In my experience, it's generally not worth it for anything more complicated than an StdClass with some properties. The cost of unserializing has always been more than recreating from a database given a session-stored Identifier. It seems cool, but (as always), profiling is the key.
I would suggest don't use state unless you absolutely need it. If you can rebuild the object without using sessions do it.
Having states in your webapplication makes the application more complex to build, for every request you have to see what state the user is in. Ofcourse there are times where you cannot avoid using session (example: user have to be kept login during his session on the webapplication).

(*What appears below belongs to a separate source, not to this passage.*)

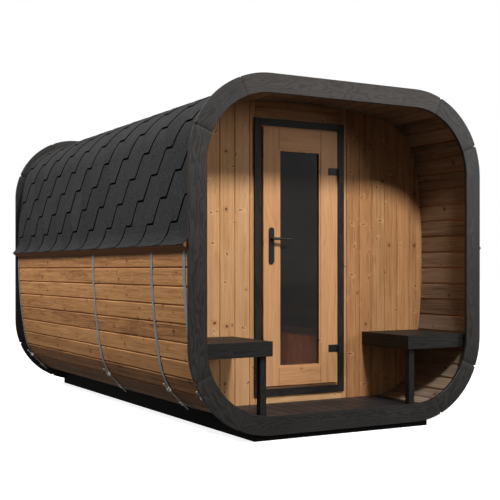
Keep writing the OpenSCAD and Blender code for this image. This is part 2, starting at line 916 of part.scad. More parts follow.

Last I would suggest keeping your session object as small as possible as it impacts performance to serialize and unserialize large objects.
You'll have to remember that resource types (such as db connections or file pointers) wont persist between page loads, and you'll need to invisibly re-create these.
Also consider the size of the session, depending how it is stored, you may have size restrictions, or latency issues.
I would also bring up when upgrading software libraries - we upgraded our software and the old version had objects in session with the V1 software's class names, the new software was crashing when it tried to build the objects that were in the session - as the V2 software didn't use those same classes anymore, it couldn't find them. We had to put in some fix code to detect session objects, delete the session if found, reload the page. The biggest pain initially mind you was recreating this bug when it was first reported (all too familiar, "well, it works for me" :) as it only affected people who where in and out the old and new systems recently - however, good job we did find it before launch as all of our users would surely have had the old session variables in their sessions and would have potentially crashed for all, would have been a terrible launch :)
Anyway, as you suggest in your amendment, I also think it's better to re-create the object. So maybe just storing id and then on each request pulling the object from the database, is better/safer.